In situ remagnetization experiments of loess on the Chinese Loess Plateau: Evidence for localized post‐depositional remanent magnetization

[1] Inconsistent stratigraphic positions of reversal boundaries and spurious paleomagnetic variations associated with polarity reversals recorded by loess/paleosols on the Chinese Loess Plateau (CLP) have in general been attributed to inferred delayed acquisition of magnetization and high-frequency variations of the geomagnetic field, respectively. These conclusions are partly based on an incomplete knowledge of the magnetization acquisition process of loess. Recent laboratory experiments, which demonstrate that dry-deposited loess acquires a stable remanent magnetization after its first wetting (precipitation), resulted in significant inclination errors that are not generally encountered in Chinese loess.
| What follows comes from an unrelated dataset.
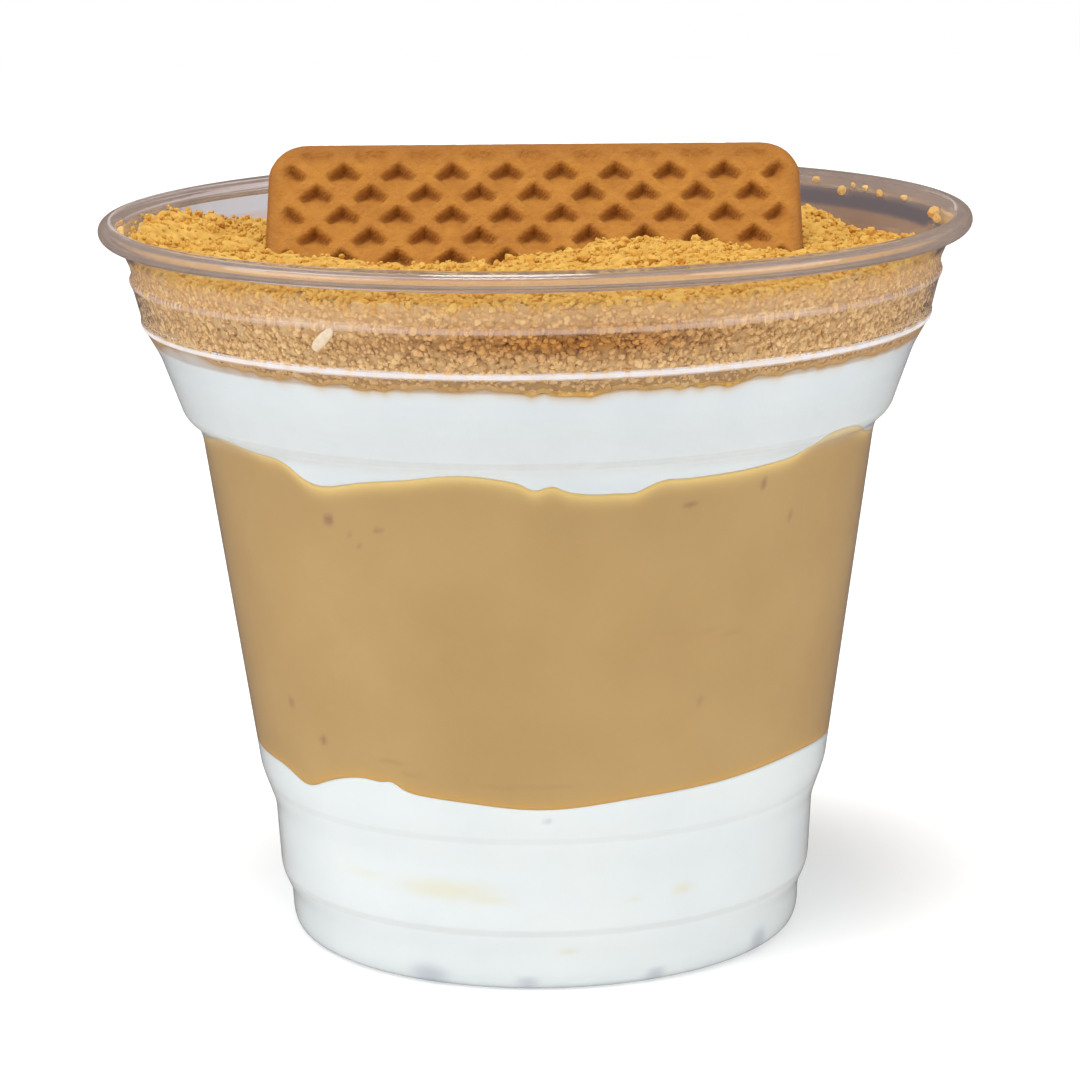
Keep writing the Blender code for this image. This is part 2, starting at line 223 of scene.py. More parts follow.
# Marks in the food by the wall: angle, height, half width, half height, strength
SPECKS = (
    *((-37.3, 50.3, 0.55, 0.6, 0.9), (-33.6, 49.0, 0.3, 0.3, 0.45), (-31.5, 47.9, 0.35, 0.3, 0.4)),
    *((-27.6, 49.8, 0.5, 0.3, 0.6), (-54.5, 29.1, 0.4, 0.7, 0.6), (-45.9, 25.9, 0.5, 0.5, 0.8)),
    *((25.2, 52.1, 0.7, 0.3, 0.8), (39.5, 53.2, 0.4, 0.6, 0.8), (46.9, 49.2, 0.4, 0.6, 0.5)),
    *((29.8, 31.1, 0.4, 0.6, 0.35), (-104, 44, 0.5, 0.6, 0.7), (150, 36, 0.6, 0.4, 0.6)),
    *((-160, 48, 0.4, 0.5, 0.7), (98, 30, 0.5, 0.5, 0.6), (-130, 27, 0.6, 0.5, 0.5)),
)
STREAKS = (
    *((21.9, 38.95, 1.6, 0.1, 0.5), (28.7, 38.6, 2.2, 0.09, 0.6), (36.5, 37.8, 1.6, 0.1, 0.4)),
    *((-29.5, 24.9, 1.6, 0.25, 0.5), (-25.0, 23.8, 1.2, 0.2, 0.5), (-4.0, 23.0, 5.5, 0.25, 0.35)),
)
VOIDS = (
    *((-20.5, 11.1, 5.2, 1.05, 1.0), (-12.0, 10.3, 2.6, 0.45, 0.8), (-40.0, 11.5, 2.4, 0.35, 0.6)),
    *((18.2, 9.85, 0.9, 0.3, 0.6), (29.5, 10.3, 1.2, 0.6, 0.9), (4.8, 4.5, 1.1, 0.35, 0.9)),
    *((125, 9.6, 3.2, 0.6, 0.8), (-120, 10.8, 2.4, 0.5, 0.7), (165, 5.0, 1.4, 0.4, 0.7)),
)
BASE_SPOTS = (
    *((-26.5, 1.2, 2.2, 1.2, 0.95), (-4.2, 1.1, 1.1, 0.6, 0.8), (24.7, 1.1, 1.1, 0.6, 0.9)),
    *((55.5, 1.5, 1.4, 1.3, 0.9), (100, 1.2, 1.4, 0.6, 0.8), (-140, 1.2, 1.8, 0.6, 0.8)),
)
GREY_DOTS = ((0.7, 19.4, 0.5, 0.3, 0.8),)
CREAM_DOTS = ((6.1, 60.7, 0.6, 0.3, 0.7),)
UPPER_PAINTED_SHADE = 0.32  # how much painted shade greys the upper yogurt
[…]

Laboratory experiments only remotely mimic natural conditions, and we have therefore performed in situ experiments at two sites on the CLP separated by some 650 km to elucidate whether variations in natural conditions can impose secondary remanent magnetization components in loess (L1). The experiments were performed by relocating blocks (volume ∼5·10−3 m3) of last interglacial loess after being turned upside down inside loess exposures. Inverted blocks were retrieved and analyzed after 8 and 17 months respectively. Thermal demagnetization reveals that partial remagnetization has occurred within different parts of the loess blocks. This secondary magnetization, which is characterized by blocking temperatures that overlap with those of the primary component to above 450°C, cannot be attributed to a viscous remanent magnetization and is therefore proposed to represent local and partial realignment of magnetic grains. We tentatively propose that physical ‘unlocking’ and realignment of magnetic grains may be assisted by pressure release caused by differential thermal expansion of the different mineral grains in loess. Localized remagnetization may account for a number of reported spurious paleomagnetic results from CLP.